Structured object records
- - - -

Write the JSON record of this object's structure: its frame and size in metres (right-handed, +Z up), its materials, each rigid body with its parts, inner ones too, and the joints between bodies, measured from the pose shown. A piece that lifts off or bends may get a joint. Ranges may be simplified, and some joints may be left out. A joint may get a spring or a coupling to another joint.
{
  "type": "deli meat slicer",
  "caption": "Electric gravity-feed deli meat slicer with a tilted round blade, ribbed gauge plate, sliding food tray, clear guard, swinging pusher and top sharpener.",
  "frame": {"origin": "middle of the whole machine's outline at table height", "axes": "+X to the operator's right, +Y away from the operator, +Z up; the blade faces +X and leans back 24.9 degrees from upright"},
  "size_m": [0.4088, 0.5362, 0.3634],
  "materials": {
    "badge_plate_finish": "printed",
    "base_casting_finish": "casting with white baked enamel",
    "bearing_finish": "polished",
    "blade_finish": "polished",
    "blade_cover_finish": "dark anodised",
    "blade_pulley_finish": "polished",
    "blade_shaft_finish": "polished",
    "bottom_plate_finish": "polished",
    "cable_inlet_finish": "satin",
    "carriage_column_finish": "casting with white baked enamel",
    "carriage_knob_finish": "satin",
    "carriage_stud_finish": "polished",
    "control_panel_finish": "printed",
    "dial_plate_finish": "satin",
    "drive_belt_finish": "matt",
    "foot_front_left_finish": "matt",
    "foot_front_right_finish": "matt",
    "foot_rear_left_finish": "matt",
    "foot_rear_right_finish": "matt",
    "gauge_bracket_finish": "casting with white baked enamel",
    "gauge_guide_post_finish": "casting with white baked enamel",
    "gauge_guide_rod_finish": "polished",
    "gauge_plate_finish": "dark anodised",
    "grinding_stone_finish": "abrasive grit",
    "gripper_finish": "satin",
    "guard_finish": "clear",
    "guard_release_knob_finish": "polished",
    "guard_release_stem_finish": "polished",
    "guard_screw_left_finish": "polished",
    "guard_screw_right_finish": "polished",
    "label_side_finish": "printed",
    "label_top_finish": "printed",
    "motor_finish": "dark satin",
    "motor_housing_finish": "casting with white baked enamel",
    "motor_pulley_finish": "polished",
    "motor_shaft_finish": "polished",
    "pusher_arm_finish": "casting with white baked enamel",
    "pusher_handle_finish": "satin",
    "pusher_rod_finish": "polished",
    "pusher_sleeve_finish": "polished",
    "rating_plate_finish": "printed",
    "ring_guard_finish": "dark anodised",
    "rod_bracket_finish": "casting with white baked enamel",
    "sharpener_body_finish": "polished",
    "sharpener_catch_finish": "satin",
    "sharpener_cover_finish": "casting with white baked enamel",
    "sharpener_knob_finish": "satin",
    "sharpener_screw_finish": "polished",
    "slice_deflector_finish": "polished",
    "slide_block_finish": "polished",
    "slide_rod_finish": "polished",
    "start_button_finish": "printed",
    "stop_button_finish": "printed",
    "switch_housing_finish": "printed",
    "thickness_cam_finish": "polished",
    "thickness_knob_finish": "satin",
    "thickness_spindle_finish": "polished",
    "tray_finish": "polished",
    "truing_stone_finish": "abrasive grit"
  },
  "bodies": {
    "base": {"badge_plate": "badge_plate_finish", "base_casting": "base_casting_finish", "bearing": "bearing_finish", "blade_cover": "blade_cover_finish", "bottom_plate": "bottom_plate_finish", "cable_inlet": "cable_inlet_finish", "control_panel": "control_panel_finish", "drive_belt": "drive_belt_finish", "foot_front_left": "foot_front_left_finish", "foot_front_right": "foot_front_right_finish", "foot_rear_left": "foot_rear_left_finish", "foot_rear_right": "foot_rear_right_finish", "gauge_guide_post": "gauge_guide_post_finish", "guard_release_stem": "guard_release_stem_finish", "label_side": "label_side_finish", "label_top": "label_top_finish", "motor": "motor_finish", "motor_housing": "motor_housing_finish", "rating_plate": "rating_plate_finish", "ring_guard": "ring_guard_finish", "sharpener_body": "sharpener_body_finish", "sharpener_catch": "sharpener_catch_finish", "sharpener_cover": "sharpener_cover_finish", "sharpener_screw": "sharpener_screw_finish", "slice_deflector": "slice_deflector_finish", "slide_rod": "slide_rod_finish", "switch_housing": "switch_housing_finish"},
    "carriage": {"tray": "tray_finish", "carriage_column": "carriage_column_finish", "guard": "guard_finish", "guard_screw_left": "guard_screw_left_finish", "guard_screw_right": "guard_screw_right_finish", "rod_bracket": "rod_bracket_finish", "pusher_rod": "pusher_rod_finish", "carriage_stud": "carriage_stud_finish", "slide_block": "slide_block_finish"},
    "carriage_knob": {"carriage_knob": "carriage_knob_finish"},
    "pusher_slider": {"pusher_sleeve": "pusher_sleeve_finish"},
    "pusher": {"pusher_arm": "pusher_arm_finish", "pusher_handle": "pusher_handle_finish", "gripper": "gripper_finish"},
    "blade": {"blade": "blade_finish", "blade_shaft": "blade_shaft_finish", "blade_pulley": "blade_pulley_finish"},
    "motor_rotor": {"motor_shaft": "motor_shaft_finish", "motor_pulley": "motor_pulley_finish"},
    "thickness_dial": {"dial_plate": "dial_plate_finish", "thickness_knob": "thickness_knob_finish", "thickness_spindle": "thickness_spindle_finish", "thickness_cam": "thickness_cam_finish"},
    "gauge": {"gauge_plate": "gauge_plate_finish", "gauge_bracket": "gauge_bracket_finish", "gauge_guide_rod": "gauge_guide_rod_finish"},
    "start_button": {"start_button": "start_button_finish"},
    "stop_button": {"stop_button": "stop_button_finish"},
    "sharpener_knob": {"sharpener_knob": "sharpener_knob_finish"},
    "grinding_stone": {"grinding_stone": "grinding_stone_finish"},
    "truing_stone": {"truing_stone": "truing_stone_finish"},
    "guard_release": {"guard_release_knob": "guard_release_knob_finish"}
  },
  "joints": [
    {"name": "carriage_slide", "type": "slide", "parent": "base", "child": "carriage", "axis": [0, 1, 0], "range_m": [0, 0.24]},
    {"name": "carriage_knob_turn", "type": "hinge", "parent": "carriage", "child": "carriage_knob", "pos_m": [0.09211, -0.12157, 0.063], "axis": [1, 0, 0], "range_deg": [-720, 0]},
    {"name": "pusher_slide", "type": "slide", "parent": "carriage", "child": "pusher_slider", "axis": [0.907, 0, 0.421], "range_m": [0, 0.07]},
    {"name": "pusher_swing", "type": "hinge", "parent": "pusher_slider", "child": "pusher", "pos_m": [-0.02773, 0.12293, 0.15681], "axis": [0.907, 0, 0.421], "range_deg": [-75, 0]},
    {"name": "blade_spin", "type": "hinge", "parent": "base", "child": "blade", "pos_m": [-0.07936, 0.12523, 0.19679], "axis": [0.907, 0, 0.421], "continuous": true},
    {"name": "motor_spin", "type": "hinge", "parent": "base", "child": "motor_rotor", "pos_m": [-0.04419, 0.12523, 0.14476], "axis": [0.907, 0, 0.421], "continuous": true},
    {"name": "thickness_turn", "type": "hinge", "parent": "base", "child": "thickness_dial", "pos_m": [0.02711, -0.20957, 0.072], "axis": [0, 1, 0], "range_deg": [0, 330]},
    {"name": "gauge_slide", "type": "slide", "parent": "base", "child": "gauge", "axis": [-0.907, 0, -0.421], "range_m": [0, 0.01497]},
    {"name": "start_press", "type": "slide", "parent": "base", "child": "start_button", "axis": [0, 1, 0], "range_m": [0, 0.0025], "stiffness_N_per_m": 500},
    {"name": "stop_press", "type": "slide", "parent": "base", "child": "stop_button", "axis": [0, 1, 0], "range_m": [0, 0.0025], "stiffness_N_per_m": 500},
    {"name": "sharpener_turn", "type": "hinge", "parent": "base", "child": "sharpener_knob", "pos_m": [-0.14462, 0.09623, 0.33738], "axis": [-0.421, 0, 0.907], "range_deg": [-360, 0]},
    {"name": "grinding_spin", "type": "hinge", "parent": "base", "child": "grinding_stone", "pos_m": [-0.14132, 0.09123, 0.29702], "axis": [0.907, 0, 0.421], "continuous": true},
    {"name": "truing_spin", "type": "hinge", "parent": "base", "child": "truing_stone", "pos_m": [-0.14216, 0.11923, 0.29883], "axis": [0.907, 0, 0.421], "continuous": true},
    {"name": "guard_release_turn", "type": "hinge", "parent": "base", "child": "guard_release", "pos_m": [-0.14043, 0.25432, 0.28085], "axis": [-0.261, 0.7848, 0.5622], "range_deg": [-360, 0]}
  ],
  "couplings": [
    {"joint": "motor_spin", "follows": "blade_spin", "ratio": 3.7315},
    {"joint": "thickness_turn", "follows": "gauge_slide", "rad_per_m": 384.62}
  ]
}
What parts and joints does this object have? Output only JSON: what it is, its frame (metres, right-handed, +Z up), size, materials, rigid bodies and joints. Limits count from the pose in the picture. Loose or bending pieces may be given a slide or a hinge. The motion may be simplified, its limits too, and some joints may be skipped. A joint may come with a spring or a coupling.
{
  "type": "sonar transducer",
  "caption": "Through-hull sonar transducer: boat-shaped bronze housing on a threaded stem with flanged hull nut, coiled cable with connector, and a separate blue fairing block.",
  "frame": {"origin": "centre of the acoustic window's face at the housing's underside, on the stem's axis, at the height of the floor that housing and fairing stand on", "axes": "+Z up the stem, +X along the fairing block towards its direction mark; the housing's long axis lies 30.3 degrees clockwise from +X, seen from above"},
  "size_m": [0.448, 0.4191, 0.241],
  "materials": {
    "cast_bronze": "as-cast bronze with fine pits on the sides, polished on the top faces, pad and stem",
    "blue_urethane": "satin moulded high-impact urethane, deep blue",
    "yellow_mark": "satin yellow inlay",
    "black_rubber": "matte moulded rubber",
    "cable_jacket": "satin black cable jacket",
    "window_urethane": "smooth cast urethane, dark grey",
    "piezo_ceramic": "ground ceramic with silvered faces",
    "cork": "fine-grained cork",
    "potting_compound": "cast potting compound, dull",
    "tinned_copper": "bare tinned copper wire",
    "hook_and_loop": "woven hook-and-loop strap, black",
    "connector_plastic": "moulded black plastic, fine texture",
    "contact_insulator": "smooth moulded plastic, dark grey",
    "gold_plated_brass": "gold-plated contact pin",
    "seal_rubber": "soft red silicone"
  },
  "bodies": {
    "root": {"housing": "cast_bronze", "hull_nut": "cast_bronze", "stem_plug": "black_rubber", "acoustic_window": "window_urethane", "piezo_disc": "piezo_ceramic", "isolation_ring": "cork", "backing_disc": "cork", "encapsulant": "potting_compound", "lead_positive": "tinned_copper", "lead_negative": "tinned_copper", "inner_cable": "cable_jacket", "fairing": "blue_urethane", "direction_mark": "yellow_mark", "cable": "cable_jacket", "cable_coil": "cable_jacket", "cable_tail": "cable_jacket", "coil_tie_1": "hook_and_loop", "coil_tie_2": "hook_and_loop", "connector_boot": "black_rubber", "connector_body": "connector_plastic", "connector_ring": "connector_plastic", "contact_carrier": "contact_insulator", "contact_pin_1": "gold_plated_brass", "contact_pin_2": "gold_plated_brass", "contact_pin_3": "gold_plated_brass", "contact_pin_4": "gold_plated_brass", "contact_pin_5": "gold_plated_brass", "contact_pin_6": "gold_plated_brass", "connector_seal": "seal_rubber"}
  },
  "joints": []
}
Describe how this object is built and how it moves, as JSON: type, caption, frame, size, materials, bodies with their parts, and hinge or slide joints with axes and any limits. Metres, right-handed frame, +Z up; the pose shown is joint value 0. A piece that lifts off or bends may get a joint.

- - - -

**THE EXERCISE**
Reproduce each line of the material containing the word "caption".

**RIGHT ANSWER**
  "caption": "Electric gravity-feed deli meat slicer with a tilted round blade, ribbed gauge plate, sliding food tray, clear guard, swinging pusher and top sharpener.",
  "caption": "Through-hull sonar transducer: boat-shaped bronze housing on a threaded stem with flanged hull nut, coiled cable with connector, and a separate blue fairing block.",
Describe how this object is built and how it moves, as JSON: type, caption, frame, size, materials, bodies with their parts, and hinge or slide joints with axes and any limits. Metres, right-handed frame, +Z up; the pose shown is joint value 0. A piece that lifts off or bends may get a joint.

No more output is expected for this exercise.